Costanza Satta – Del corpo e della terza dimensione
I soggetti sono maternità compunte, chiuse in abbracci protettivi, lottatori, angeli caduti, nudi dormienti, folle di corpi che si dirigono compatti verso un unico obiettivo fuori campo, in un discorso variegato e coerente che è al tempo stesso personalissimo e intriso di riferimenti e citazioni, di suggestioni che vanno dai vasi della Grecia classica a Picasso, da Michelangelo a Henry Moore.
Comunicato stampa
Costanza Satta. Del corpo e della terza dimensione
di Alessandra Redaelli
Mai come in questo scorcio di millennio l’arte ha dato prova di una così grande ricchezza di mezzi e di linguaggi. L’ingresso ufficiale del digitale nel campo dell’estetica contemporanea ha scompaginato le carte e ha ribaltato le certezze: la fotografia si è vista spalancare possibilità inimmaginabili, la pittura ha trovato non solo un mezzo, ma anche un modello al quale ispirarsi, spingendo gli artisti verso nuove frontiere di perfezione tecnica, la scultura ha smesso per sempre di essere forma e basta per diventare installazione, audio, video, tempo e spazio. I confini si sono fatti via via più labili, regole che si credevano immutabili sono state annullate da un click.
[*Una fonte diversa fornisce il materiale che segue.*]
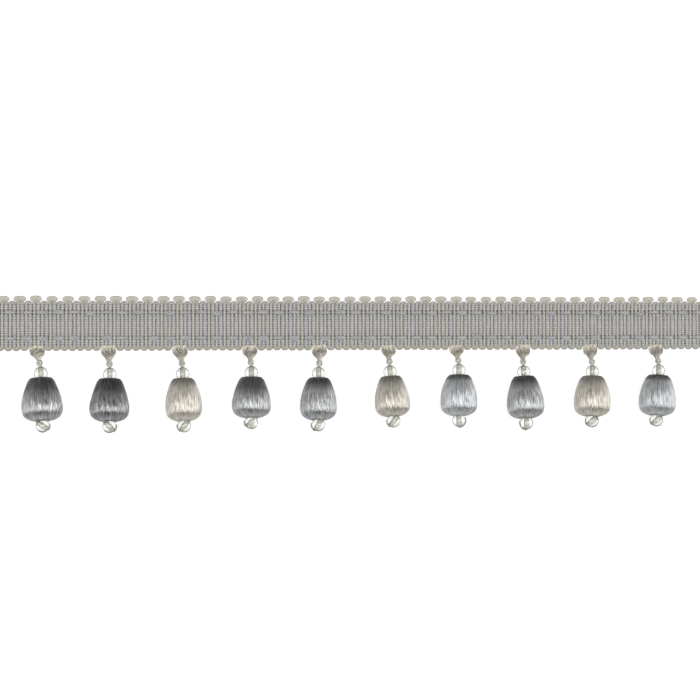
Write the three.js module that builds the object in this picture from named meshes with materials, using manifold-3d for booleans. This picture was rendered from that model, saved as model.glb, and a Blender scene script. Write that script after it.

A pensarci bene, però, la commistione tra linguaggi può essere anche qualcosa di molto più sottile, di molto più concettuale rispetto alla scelta di contaminare i mezzi. Può essere qualcosa che sta dentro il lavoro, una suggestione profonda e immediata che – nonostante la certezza percettiva – non lascia scampo. E’ questo il caso dei dipinti di Costanza Satta: pittura a tutti gli effetti, al di là di ogni ragionevole dubbio, ma in realtà – e salta all’occhio – scultura bidimensionale… se così la possiamo chiamare.
Costanza Satta è uno spirito geometrico e matematico. Se si mette a parlare del bosone di Higgs le si illumina lo sguardo e riesce a renderlo appassionante come un romanzo di Stephen King. E la sua pittura è come lei: razionale e appassionata al tempo stesso. C’è il suo spirito matematico, la sua attenzione all’armonia delle proporzioni e delle forme in ognuna delle sue figure dolenti inquadrate come ritratti antichi, ma c’è anche l’emozione del racconto, la poesia dell’istante. E le figure sono lì, davanti ai nostri occhi, nel loro splendore architettonico, nella turgida imponenza delle forme, già padrone della terza dimensione, già sculture a tutti gli effetti, anche nella scelta di quelle cromie gelide. Sono monumenti di marmo candido o di cristallo, solo qualche volta accesi da toni caldi come gli ocra e i bronzi, o illuminati da graffi di rossi e di viola acidi. Sono corpi classici, michelangioleschi, figure potenti, anche quando il corpo si rivela femminile per la presenza dei seni pieni. Nessun orpello, niente fronzoli: anche i capelli sono quasi sempre banditi per mostrare la rotondità definita del cranio, mentre le mani e i piedi – la nostra presa forte sul mondo – spiccano enormi come nella statuaria primitiva.
“Di ogni oggetto che vedo, per prima cosa io colgo la forma”, dice l’artista, confermando anche qui che la sua autentica vocazione è quella della scultrice. Ma quella forma non le basta costruirla in argilla, bronzo o marmo (e posso assicurarvi che ne sarebbe più che capace!): lei la vuole collocare, vuole darle uno scenario e uno sfondo perfetti, un mondo altro, suo, impeccabile nel quale questa forma possa esprimersi nella sua possente esplosione di materia. Ecco perché comincia sempre dagli sfondi: piani, senza dettagli, senza quasi mai un riferimento reale, spesso scuri. Quella è la base, il palcoscenico, poi entrerà in scena il primo attore.
I soggetti sono maternità compunte, chiuse in abbracci protettivi, lottatori, angeli caduti, nudi dormienti, folle di corpi che si dirigono compatti verso un unico obiettivo fuori campo, in un discorso variegato e coerente che è al tempo stesso personalissimo e intriso di riferimenti e citazioni, di suggestioni che vanno dai vasi della Grecia classica a Picasso, da Michelangelo a Henry Moore.
Un mondo a parte, ma che vale la pena di scoprire, è quello dei bozzetti, che Costanza Satta realizza con una mano veloce e felicissima. Carboncino, matita, sanguigna prendono vita su carte semplici, da pacco, spesso messe insieme man mano con pezzi di nastro adesivo per non perdere neanche un minuto di tempo, neanche un suggerimento dell’ispirazione, e le suggestioni sono leonardesche, la forma esce – ancora – potente, invincibile, a dominare lo spazio.